КОГДА-ТО БОЛЬШОЕ СЕЛО КУЗОМЕНЬ. «КОФЕ ФЕЛЯ». ПЕТР ПАВЛОВИЧ КОРЕХОВ И УРОКИ ЭКОЛОГИИ
Идем вместе с Ириной Поляковой пешком из Варзуги в Кузомень. Никто точно не знает — то ли двадцать верст, то ли двадцать километров. Сначала дорога идет лесом. Терпко пахнет грибами, морошкой, ягелем. Не по-северному жарко до изнеможения (такое уж выдалось необычное лето на Севере, мы даже сумели искупаться в Белом море). От жары и комары присмирели. Видимо, прячутся по болотам. Не докучают. По дороге заметно, что почва в глубине песчаная, прикрытая сверху не столь уж толстым слоем дерна: все труднее и труднее идти, ноги утопают в песке, с рюкзаками и вовсе невмоготу. Впереди Кузомень. Финно-угроведы говорят, что слово это означает еловый мыс. Я иду туда впервые, хотя, думается мне, знаю о Кузомени немало. От краеведа Петра Ивановича Пирогова, из книг И. Ф. Ушакова, Е. Двинина... Вплоть до 1920-х годов Кузомень считалась по масштабам Севера чуть ли не городом. Даже имела свою судоверфь.

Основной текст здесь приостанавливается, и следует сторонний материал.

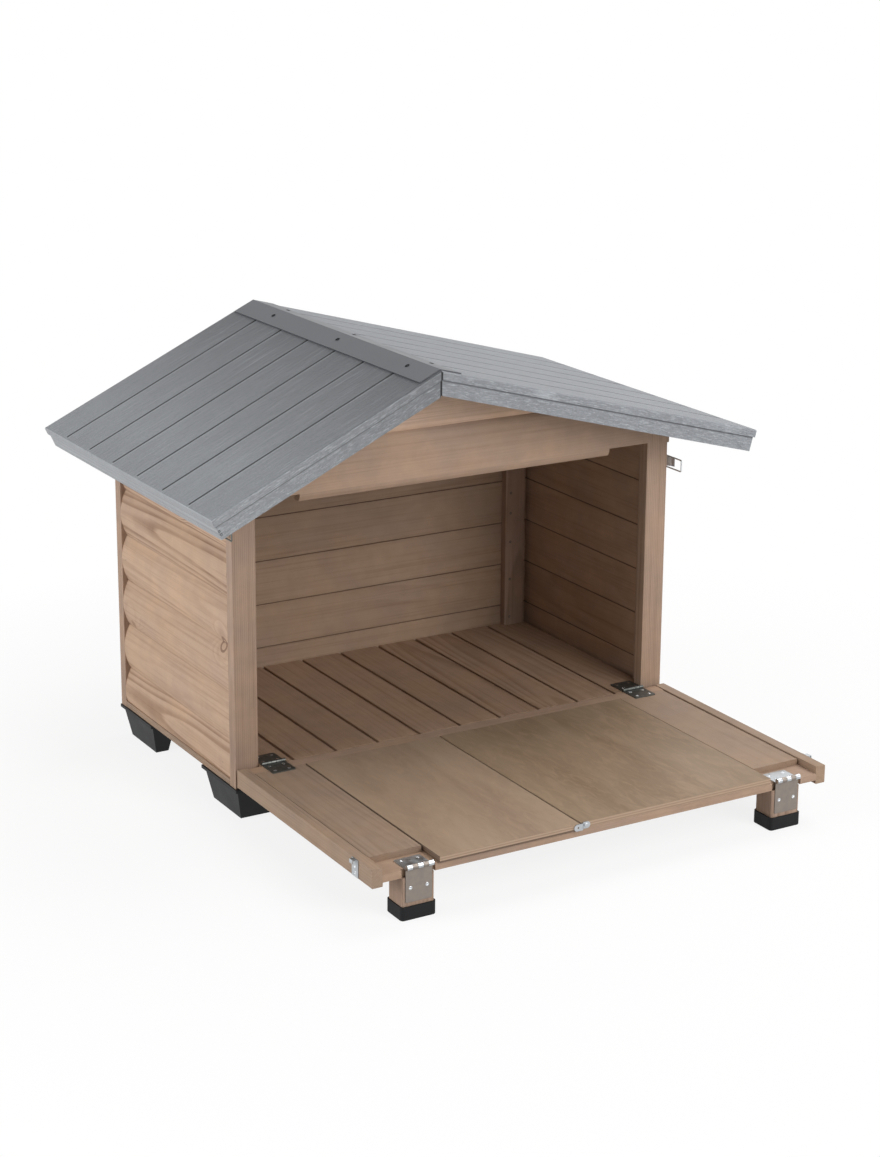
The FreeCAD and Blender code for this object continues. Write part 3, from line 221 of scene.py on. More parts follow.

Кузомень... Лес кончился, и мы остановились, онемев от удивления. Перед нами расстилалась как будто знойная песчаная пустыня, а за ней — ярко-синее море. Малейший ветерок вздымал видимые глазом смерчи. Их движение было похоже на шествие джиннов в страшных восточных сказках. Мгновенно песок засыпал глаза, забился в уши, захрустел на зубах, стал мешать дыханию. Мы даже не сразу поняли, где же селение. Ближе всего к нам было кладбище с гигантскими деревянными крестами (иные, вероятно, достигали десяти метров в высоту). Кресты как бы перечеркивали все видимое пространство. Присмотревшись, разглядели мы в отдалении, за песчаными, медленно передвигающимися дюнами ряд бревенчатых изб. Отсутствие деревьев, травы, вообще каких бы то ни было красок, кроме белесо-золотистого песка, густо-синего моря и голубого неба, создавало странное искажение перспективы: дома казались близкими и крохотными рядом с монументальными крестами. Увязая почти по колено в песке, мы побрели в сторону домов, пересекая кладбище. Я чуть не упала, споткнувшись обо что-то торчащее из песка. Нагнувшись, увидела, что это угол совсем истлевшего гроба. Ветры постепенно сдули толщу песка, и гроб оказался почти снаружи.